UL 943 got amended to address the waveform analysis side, but field results stayed mixed well into 2025. The practical answer on most jobs is a breaker and appliance pairing chart, not a single universal solution.

What's actually tripping in the field

Induction cooktops are the worst offender. The high-frequency switching creates ground leakage that looks like a fault to a standard 5mA GFCI. Heat pump dryers come second because the inverter compressor runs continuously under load. Older dishwashers with worn heater elements trip on first fill when moisture bridges the element sheath.

Before blaming the breaker, meg the appliance branch with it disconnected. If you read more than 1 megohm to ground and it still trips a known-good GFCI, the appliance is leaking within its own filter network, not the branch wiring.

Common field patterns we see on callbacks:

  • Range trips only when the oven element cycles, clear sign of element-to-sheath leakage
  • Dryer trips at end of cycle when the cooldown fan runs, usually the inverter filter cap
  • Dishwasher trips intermittently during heated dry, moisture path through the heater
  • Microwave trips when the magnetron kicks, HV transformer insulation breakdown
  • Cooktop trips on multi-burner use only, cumulative leakage crossing threshold

Documentation manufacturers now ship

Most major appliance brands updated their installation instructions by late 2024 to list approved 2-pole GFCI breakers by part number. 110.3(B) requires you to follow those instructions. If the install manual calls out a specific Square D QO-GFI or Eaton BRN-GF model, that's the one that goes in the panel. Substituting because you have another brand on the truck is a code violation on its face.

A few brands went further and published leakage current specs for their units. Anything above 3.5mA normal leakage is going to be marginal on a 5mA device no matter whose name is on the breaker.
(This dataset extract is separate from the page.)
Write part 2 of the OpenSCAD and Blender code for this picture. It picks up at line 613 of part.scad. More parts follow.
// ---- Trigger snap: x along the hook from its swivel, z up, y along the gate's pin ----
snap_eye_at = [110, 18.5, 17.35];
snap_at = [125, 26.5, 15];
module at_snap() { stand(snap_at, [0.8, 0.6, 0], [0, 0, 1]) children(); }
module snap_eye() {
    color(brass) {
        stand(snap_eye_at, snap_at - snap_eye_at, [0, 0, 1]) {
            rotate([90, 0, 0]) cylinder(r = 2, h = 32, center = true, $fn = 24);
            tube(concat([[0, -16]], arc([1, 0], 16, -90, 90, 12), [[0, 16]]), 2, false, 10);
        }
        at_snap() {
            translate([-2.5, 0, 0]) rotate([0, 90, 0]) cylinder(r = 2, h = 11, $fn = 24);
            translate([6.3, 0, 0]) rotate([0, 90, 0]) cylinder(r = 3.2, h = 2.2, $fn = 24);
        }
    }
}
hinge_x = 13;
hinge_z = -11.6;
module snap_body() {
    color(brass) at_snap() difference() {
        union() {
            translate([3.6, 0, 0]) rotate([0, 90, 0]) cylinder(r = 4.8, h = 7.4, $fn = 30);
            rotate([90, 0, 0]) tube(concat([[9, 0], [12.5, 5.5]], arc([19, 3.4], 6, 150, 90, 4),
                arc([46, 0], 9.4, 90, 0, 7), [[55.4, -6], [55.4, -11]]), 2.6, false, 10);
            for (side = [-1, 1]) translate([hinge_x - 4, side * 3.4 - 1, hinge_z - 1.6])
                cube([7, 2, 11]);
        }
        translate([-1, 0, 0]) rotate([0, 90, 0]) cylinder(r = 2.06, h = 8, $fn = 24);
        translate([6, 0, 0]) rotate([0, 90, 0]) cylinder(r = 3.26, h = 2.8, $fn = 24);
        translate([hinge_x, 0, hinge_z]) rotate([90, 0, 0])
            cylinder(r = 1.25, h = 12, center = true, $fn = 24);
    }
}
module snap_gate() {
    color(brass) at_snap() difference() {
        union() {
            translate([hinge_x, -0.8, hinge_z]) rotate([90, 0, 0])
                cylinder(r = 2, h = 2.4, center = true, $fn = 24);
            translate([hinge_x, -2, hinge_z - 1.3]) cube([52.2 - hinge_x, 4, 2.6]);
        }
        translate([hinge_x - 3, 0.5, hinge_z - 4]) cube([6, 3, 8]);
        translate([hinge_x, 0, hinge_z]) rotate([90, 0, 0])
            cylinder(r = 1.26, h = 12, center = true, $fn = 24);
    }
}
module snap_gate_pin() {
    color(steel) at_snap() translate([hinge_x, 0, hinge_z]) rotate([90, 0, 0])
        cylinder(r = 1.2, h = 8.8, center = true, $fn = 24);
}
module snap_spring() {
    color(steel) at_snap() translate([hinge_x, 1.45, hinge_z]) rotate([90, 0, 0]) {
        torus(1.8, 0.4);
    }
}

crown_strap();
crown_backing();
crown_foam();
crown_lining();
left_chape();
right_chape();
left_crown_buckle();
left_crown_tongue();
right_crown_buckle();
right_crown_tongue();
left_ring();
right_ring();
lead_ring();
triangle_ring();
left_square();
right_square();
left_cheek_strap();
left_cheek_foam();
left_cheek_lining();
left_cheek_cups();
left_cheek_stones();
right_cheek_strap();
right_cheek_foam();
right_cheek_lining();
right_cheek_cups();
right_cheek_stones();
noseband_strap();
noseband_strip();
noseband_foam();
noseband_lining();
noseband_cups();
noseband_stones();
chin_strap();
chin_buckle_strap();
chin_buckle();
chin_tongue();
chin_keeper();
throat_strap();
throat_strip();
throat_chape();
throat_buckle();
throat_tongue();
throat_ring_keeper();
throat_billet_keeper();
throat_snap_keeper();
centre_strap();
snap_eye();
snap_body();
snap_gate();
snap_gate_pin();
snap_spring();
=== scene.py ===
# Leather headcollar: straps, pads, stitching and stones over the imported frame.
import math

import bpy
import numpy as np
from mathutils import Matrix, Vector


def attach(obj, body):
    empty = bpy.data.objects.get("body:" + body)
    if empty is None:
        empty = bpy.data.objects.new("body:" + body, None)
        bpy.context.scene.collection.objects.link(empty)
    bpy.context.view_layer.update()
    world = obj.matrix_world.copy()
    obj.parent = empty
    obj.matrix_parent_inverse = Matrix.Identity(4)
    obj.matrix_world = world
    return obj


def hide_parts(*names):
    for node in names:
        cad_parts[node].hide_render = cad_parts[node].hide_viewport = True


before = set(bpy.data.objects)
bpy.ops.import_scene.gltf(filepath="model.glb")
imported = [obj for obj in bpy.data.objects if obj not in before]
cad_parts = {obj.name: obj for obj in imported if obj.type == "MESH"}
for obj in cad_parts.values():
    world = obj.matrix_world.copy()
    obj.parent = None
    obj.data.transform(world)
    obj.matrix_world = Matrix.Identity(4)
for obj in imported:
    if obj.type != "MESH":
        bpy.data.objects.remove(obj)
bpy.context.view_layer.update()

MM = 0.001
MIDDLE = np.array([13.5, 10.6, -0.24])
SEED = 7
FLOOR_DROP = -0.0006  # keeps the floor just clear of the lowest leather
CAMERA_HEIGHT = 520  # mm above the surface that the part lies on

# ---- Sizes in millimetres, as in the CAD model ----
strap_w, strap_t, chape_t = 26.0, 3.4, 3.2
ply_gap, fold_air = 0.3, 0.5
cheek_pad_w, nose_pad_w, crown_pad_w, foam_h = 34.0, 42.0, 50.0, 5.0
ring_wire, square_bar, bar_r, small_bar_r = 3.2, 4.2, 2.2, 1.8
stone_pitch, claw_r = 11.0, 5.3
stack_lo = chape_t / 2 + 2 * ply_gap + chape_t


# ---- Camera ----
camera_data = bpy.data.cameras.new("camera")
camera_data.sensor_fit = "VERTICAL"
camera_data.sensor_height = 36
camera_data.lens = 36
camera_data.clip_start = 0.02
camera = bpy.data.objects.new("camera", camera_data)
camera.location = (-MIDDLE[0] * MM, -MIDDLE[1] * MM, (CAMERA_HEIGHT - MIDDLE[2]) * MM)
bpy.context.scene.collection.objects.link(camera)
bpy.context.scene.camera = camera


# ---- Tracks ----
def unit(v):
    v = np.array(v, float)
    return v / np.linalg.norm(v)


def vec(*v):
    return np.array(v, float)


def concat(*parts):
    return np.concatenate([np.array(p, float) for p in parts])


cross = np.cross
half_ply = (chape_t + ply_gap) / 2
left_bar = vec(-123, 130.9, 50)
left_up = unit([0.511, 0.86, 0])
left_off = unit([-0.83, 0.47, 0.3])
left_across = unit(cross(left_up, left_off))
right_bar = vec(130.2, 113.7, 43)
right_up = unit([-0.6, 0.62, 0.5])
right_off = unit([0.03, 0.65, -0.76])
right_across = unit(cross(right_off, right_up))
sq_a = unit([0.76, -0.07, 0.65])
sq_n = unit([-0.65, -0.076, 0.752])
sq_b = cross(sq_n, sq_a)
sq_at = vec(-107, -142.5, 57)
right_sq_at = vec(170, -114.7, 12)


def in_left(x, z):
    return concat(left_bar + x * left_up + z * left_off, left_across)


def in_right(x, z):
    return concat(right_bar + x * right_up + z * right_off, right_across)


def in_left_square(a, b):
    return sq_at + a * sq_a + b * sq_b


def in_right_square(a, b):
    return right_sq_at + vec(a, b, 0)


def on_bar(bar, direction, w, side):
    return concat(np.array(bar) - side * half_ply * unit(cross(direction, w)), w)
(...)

Practical install approach

Order of operations that keeps callbacks down:

  1. Pull the appliance install manual before you pick the breaker
  2. Match breaker brand and model to the panel and the appliance spec
  3. Run dedicated neutrals, no shared neutrals on any GFCI circuit per 210.8 requirements
  4. Keep EGC runs short and tight to the ungrounded conductors to minimize induced leakage
  5. Torque to spec, loose neutrals read as imbalance on a GFCI faster than anything else
  6. Test with the appliance connected before you close up, not just with the tester button
If the homeowner is replacing a 30 year old range with a new induction unit on the same circuit, pull a new dedicated 40A or 50A home run. Reusing aluminum SE cable with a shared neutral is going to trip the new 2-pole GFCI the first time the inverter ramps.
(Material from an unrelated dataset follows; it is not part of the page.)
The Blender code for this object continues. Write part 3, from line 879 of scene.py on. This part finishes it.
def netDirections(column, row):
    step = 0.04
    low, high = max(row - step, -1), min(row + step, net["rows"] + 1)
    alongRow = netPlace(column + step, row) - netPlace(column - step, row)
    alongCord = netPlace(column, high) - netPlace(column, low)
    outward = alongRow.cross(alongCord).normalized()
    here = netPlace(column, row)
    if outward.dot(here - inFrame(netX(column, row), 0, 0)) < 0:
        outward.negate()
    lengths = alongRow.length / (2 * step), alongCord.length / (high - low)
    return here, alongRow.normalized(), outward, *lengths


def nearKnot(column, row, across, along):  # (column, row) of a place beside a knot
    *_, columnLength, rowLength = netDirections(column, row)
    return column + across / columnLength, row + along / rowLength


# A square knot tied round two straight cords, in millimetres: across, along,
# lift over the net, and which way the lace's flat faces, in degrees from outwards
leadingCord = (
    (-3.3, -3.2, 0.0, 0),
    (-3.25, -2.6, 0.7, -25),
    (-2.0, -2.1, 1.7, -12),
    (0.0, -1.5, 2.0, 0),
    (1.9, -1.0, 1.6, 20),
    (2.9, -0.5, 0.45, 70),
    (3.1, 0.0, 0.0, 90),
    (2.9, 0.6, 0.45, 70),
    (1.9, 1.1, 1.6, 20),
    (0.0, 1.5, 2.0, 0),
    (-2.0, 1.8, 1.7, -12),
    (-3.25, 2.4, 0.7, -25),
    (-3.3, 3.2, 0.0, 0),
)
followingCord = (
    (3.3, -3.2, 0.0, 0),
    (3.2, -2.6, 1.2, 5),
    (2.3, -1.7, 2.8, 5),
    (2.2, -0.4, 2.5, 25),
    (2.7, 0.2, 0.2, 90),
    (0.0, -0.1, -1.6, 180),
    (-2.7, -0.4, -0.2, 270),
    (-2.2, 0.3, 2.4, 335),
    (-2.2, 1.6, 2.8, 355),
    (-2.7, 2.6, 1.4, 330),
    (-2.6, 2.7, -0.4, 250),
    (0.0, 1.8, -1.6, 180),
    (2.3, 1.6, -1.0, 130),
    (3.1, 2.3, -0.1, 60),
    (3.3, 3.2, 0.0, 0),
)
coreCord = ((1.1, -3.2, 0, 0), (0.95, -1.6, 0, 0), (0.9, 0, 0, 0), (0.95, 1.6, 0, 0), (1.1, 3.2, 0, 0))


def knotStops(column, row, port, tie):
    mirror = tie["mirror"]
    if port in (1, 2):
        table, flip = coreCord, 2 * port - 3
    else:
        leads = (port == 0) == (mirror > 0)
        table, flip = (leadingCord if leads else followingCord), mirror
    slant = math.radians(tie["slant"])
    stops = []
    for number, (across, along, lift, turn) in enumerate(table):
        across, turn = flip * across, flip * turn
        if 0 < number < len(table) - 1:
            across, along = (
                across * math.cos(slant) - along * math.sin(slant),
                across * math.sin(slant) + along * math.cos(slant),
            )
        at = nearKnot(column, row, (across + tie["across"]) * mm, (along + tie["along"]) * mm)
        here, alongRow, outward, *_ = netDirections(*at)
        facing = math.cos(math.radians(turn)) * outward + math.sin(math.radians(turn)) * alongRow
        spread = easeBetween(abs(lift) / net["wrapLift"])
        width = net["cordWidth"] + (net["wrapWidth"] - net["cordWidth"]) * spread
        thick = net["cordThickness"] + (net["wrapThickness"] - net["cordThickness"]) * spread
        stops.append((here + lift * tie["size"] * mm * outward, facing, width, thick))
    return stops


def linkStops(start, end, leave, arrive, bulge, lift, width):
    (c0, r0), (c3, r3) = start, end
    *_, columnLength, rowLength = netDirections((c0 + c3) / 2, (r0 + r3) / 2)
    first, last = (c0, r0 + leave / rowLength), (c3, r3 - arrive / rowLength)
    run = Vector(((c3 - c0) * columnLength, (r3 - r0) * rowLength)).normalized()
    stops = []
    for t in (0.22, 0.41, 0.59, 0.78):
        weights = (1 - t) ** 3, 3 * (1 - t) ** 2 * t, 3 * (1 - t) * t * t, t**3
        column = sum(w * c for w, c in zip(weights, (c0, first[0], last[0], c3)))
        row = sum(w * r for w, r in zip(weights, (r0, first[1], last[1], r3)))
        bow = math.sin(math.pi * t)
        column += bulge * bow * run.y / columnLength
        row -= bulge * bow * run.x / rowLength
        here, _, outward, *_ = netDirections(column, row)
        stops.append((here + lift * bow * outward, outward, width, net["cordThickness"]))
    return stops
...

When a pairing genuinely will not work and the appliance manual does not name your available breaker, document it, call the manufacturer tech line, and get written guidance before you leave the job. That conversation protects you if an inspector or insurance carrier asks why a specific combination was used.

What to cite on the permit

Inspectors in most jurisdictions want to see 210.8(A), 210.8(D), and 210.8(F) referenced on panel schedules for new dwelling work under the 2023 cycle. If your AHJ amended any of those sections, the local amendment number goes alongside. 110.3(B) is your backstop for any manufacturer specific install decision, and 408.4 covers the schedule labeling itself.

The expansion is here, the hardware caught up slowly, and the field knowledge is still catching up. Read the appliance manual first, match the breaker second, and keep a pairing log on your phone for the brands you see most.